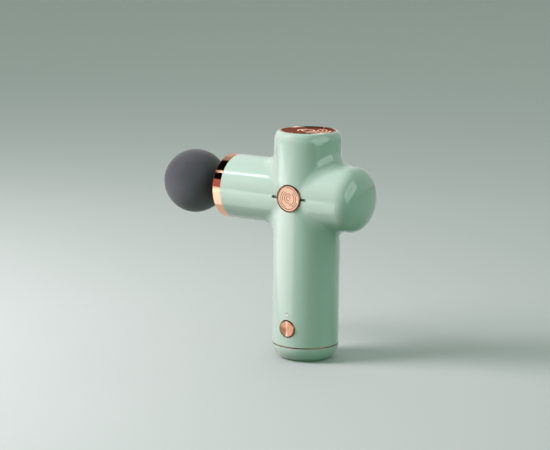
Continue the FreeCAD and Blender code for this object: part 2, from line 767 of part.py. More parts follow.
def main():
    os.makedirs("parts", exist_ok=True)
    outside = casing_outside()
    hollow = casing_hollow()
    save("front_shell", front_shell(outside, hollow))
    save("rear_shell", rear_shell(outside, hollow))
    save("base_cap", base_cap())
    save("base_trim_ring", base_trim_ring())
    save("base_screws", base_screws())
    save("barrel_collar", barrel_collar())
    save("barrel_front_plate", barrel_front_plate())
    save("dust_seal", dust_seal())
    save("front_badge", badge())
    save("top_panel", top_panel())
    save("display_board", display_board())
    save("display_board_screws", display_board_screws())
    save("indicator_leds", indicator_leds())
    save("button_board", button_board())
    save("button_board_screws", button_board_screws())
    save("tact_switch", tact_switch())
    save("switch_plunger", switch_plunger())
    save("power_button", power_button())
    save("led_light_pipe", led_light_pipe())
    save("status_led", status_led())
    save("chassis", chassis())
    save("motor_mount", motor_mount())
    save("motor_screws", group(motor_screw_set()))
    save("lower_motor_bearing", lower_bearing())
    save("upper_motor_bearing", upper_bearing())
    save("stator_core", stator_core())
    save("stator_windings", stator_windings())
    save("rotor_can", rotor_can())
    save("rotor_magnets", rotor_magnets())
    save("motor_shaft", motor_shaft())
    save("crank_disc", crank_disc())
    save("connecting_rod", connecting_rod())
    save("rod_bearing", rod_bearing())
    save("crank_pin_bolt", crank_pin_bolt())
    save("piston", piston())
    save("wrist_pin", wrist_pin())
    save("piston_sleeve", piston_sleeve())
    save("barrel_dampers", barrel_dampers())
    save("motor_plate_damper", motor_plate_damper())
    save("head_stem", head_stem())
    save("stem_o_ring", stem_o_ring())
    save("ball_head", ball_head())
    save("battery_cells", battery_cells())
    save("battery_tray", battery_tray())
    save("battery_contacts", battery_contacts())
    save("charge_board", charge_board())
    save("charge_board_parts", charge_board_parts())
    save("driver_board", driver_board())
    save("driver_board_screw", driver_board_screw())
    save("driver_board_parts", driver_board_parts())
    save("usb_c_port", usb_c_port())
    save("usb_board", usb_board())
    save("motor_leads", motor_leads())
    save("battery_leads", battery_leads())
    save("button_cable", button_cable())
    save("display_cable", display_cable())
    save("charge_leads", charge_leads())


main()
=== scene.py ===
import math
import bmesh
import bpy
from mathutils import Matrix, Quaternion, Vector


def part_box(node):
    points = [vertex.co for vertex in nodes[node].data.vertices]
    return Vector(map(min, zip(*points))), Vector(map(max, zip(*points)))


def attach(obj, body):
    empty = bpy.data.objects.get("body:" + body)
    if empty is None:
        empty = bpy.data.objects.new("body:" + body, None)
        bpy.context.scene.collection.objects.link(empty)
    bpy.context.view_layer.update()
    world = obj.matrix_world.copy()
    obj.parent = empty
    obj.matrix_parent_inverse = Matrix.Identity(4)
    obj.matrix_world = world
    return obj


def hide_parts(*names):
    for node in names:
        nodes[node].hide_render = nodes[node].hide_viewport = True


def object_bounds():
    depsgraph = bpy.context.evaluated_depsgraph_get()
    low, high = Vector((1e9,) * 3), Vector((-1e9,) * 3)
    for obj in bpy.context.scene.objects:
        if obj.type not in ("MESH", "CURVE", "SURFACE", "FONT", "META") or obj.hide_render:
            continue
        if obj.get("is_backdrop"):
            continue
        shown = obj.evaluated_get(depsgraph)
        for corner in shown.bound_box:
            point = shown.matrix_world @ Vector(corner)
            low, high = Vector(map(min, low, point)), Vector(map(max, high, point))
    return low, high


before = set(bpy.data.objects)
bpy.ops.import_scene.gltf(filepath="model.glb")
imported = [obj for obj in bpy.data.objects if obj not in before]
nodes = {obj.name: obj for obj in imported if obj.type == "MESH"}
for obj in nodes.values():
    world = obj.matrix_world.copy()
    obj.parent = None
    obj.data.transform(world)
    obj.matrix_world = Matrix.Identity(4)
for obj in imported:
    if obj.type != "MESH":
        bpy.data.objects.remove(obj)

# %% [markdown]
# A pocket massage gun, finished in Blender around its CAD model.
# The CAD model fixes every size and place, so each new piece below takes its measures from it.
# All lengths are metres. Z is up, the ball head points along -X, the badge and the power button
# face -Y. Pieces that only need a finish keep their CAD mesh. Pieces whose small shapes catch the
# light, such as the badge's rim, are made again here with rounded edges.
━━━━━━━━
● Stated goal
Output the whole listing above again, word for word.

● Correct result
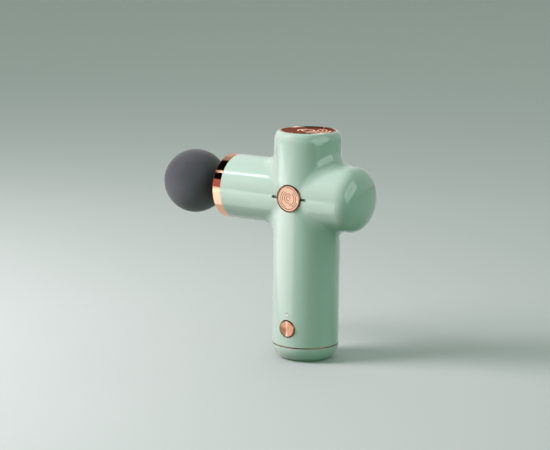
Continue the FreeCAD and Blender code for this object: part 2, from line 767 of part.py. More parts follow.
def main():
    os.makedirs("parts", exist_ok=True)
    outside = casing_outside()
    hollow = casing_hollow()
    save("front_shell", front_shell(outside, hollow))
    save("rear_shell", rear_shell(outside, hollow))
    save("base_cap", base_cap())
    save("base_trim_ring", base_trim_ring())
    save("base_screws", base_screws())
    save("barrel_collar", barrel_collar())
    save("barrel_front_plate", barrel_front_plate())
    save("dust_seal", dust_seal())
    save("front_badge", badge())
    save("top_panel", top_panel())
    save("display_board", display_board())
    save("display_board_screws", display_board_screws())
    save("indicator_leds", indicator_leds())
    save("button_board", button_board())
    save("button_board_screws", button_board_screws())
    save("tact_switch", tact_switch())
    save("switch_plunger", switch_plunger())
    save("power_button", power_button())
    save("led_light_pipe", led_light_pipe())
    save("status_led", status_led())
    save("chassis", chassis())
    save("motor_mount", motor_mount())
    save("motor_screws", group(motor_screw_set()))
    save("lower_motor_bearing", lower_bearing())
    save("upper_motor_bearing", upper_bearing())
    save("stator_core", stator_core())
    save("stator_windings", stator_windings())
    save("rotor_can", rotor_can())
    save("rotor_magnets", rotor_magnets())
    save("motor_shaft", motor_shaft())
    save("crank_disc", crank_disc())
    save("connecting_rod", connecting_rod())
    save("rod_bearing", rod_bearing())
    save("crank_pin_bolt", crank_pin_bolt())
    save("piston", piston())
    save("wrist_pin", wrist_pin())
    save("piston_sleeve", piston_sleeve())
    save("barrel_dampers", barrel_dampers())
    save("motor_plate_damper", motor_plate_damper())
    save("head_stem", head_stem())
    save("stem_o_ring", stem_o_ring())
    save("ball_head", ball_head())
    save("battery_cells", battery_cells())
    save("battery_tray", battery_tray())
    save("battery_contacts", battery_contacts())
    save("charge_board", charge_board())
    save("charge_board_parts", charge_board_parts())
    save("driver_board", driver_board())
    save("driver_board_screw", driver_board_screw())
    save("driver_board_parts", driver_board_parts())
    save("usb_c_port", usb_c_port())
    save("usb_board", usb_board())
    save("motor_leads", motor_leads())
    save("battery_leads", battery_leads())
    save("button_cable", button_cable())
    save("display_cable", display_cable())
    save("charge_leads", charge_leads())


main()
=== scene.py ===
import math
import bmesh
import bpy
from mathutils import Matrix, Quaternion, Vector


def part_box(node):
    points = [vertex.co for vertex in nodes[node].data.vertices]
    return Vector(map(min, zip(*points))), Vector(map(max, zip(*points)))


def attach(obj, body):
    empty = bpy.data.objects.get("body:" + body)
    if empty is None:
        empty = bpy.data.objects.new("body:" + body, None)
        bpy.context.scene.collection.objects.link(empty)
    bpy.context.view_layer.update()
    world = obj.matrix_world.copy()
    obj.parent = empty
    obj.matrix_parent_inverse = Matrix.Identity(4)
    obj.matrix_world = world
    return obj


def hide_parts(*names):
    for node in names:
        nodes[node].hide_render = nodes[node].hide_viewport = True


def object_bounds():
    depsgraph = bpy.context.evaluated_depsgraph_get()
    low, high = Vector((1e9,) * 3), Vector((-1e9,) * 3)
    for obj in bpy.context.scene.objects:
        if obj.type not in ("MESH", "CURVE", "SURFACE", "FONT", "META") or obj.hide_render:
            continue
        if obj.get("is_backdrop"):
            continue
        shown = obj.evaluated_get(depsgraph)
        for corner in shown.bound_box:
            point = shown.matrix_world @ Vector(corner)
            low, high = Vector(map(min, low, point)), Vector(map(max, high, point))
    return low, high


before = set(bpy.data.objects)
bpy.ops.import_scene.gltf(filepath="model.glb")
imported = [obj for obj in bpy.data.objects if obj not in before]
nodes = {obj.name: obj for obj in imported if obj.type == "MESH"}
for obj in nodes.values():
    world = obj.matrix_world.copy()
    obj.parent = None
    obj.data.transform(world)
    obj.matrix_world = Matrix.Identity(4)
for obj in imported:
    if obj.type != "MESH":
        bpy.data.objects.remove(obj)

# %% [markdown]
# A pocket massage gun, finished in Blender around its CAD model.
# The CAD model fixes every size and place, so each new piece below takes its measures from it.
# All lengths are metres. Z is up, the ball head points along -X, the badge and the power button
# face -Y. Pieces that only need a finish keep their CAD mesh. Pieces whose small shapes catch the
# light, such as the badge's rim, are made again here with rounded edges.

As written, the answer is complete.